I use mine as much as possible and dont worry about keeping it at 80%. I feel guilty when I use the brick to charge it though but who cares. My EB55 is easy to carry outside and hook up solar to but the AC200 max and B230 are in my basement and more of a chore to drag out and hook up solar. I guess I should look into setting up a longer cord from may panels so I can leave it down there.
I agree. I am in SW Florida and my primary purposes is emergencies caused by weather that could extend for several days. I keep my items stored at 100% as well. I get them out from time to time and run them down to 0% and back to full to verify they are in good working order. I am more concerned about the unit turning on and working when I need it than possibly losing some battery life. I also am not convinced that what we hear regarding battery life is fully accurate. If we something will last for “10” years and XX cycles I don’t know a lot of people that have had LifePo4 batteries and used them sporadically for 10 years and they still function. The possibility of the BMS failing to charge or some other function failing is far more likely to me than worrying about my battery life being somewhat reduced.
Many (not all) of the same principles for prolonging battery life for Li-Ion also apply to LFP. That said, the lifespan of LFP is several thousand cycles to 80%, which is a full cycle a day for 6-8 years in most cases. Unless one is really making bad choices (leaving at 0% for a long period of time, keeping at 100% in hot environments, etc.), it should just last a long time.
As far as the pass-through and how it hits the batteries, I’m sure for models that simultaneously charge and discharge there is some impact, I believe the new EB3A’s UPS “bypass mode” has true passthrough (AC power directly goes to the AC outputs first rather than simultaneously charging and discharging, someone correct me please if that’s wrong).
My units are primarily for home backup so I keep most of them at 90% or more just about all of the time. They aren’t run down to zero, and they are kept in relatively cool places (doesn’t get too hot here often on the Pacific Northwest coast), so I try not to stress about it, but just use it.
I have an EB240, EB55 and B300. I am using it on a Fours Wheel s Project M to run a Iceco, fans and lights. (About 152 watts per hour if everything is turned on!) Trying to get an off the grid solution if SHTF.
My plan is use the EB240 and run it down to 20%. Use the EB55 while I charge the EB240 with B300. I solar charge the B300 when it hits 20%. Should be about 5- 8 hours with 500 Watts of solar (Peak).
If I stay in my home I can use the same system for back up. About 6000 watts.

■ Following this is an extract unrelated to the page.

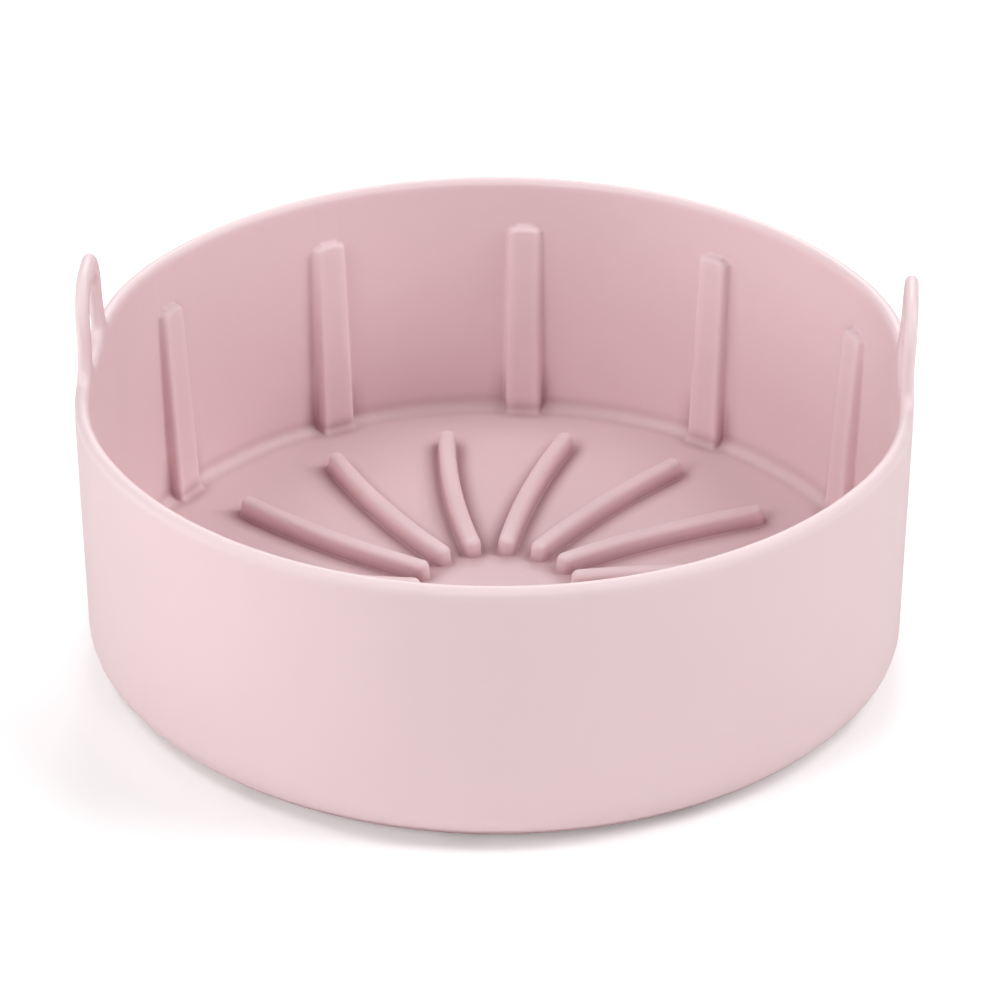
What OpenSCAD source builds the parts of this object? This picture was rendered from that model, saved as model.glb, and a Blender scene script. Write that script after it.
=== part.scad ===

Thank you to all who have contributed to this thread. I went with a Bluetti system vs. building my own for it’s plug and play capability. Portability was also a consideration for me. I am a consumer and in short desire independence from a politically vulnerable grid both at home (charged backup) or if I determine a “bug out” is necessary (portability). My AC300 with 2 B300’s is currently plugged into the grid and is maintaining a 100% charge. Out of the box, my system charged to 100% and immediately when the charge drops to 99% recharges itself to 100%. The only consumption is from the operation of the unit itself. Is there a battery maintenance algorithm in the Bluetti system? Recommended practice for optimal system functionality including system life and operation by Bluetti engineers based on the system design would be helpful for me. There are multiple operational scenarios apparent. Use as a portable “generator” for camping, tailgating etc. Implementation of a home backup such as charged and stored or directly hard wired into the breaker with a transfer switch.
The thread linked by an earlier post states that some most charge controllers are geared towards acid batteries. It states that the float charge is not desirable with LiFePo4 batteries. Is my system doing a float method since it recharges itself when the charge drops to 99%? Can the AC charging be configured for the 20-80% range?
From the manual: Would it be a good idea to set the SOC to 20/80 to limit the grid charge to 80%? The system is only plugged into the grid right now.
10.2.2. Time Control UPS Mode
● Set the times of the AC300+B300 to be charged via grid power and the
times to run loads from its battery.
Charge Time: Set the time of when the AC300+B300 is to be recharged by
grid to avoid the higher electricity rates.
Discharge Time: Set the time to switch to batteries to power loads connected
to the Sub Panel (Optional Purchase).
● Parameter Setting:
Battery SOC Low: When the remaining capacity of AC300+B300 is under the
preset High/Low battery capacity, AC300+B300 will stop powering connected
loads. Battery SOC High: The maximum capacity AC300+B300 can be charged via grid. Remaining capacity will be charged via solar panels, car, lead-acid battery or second adapter only.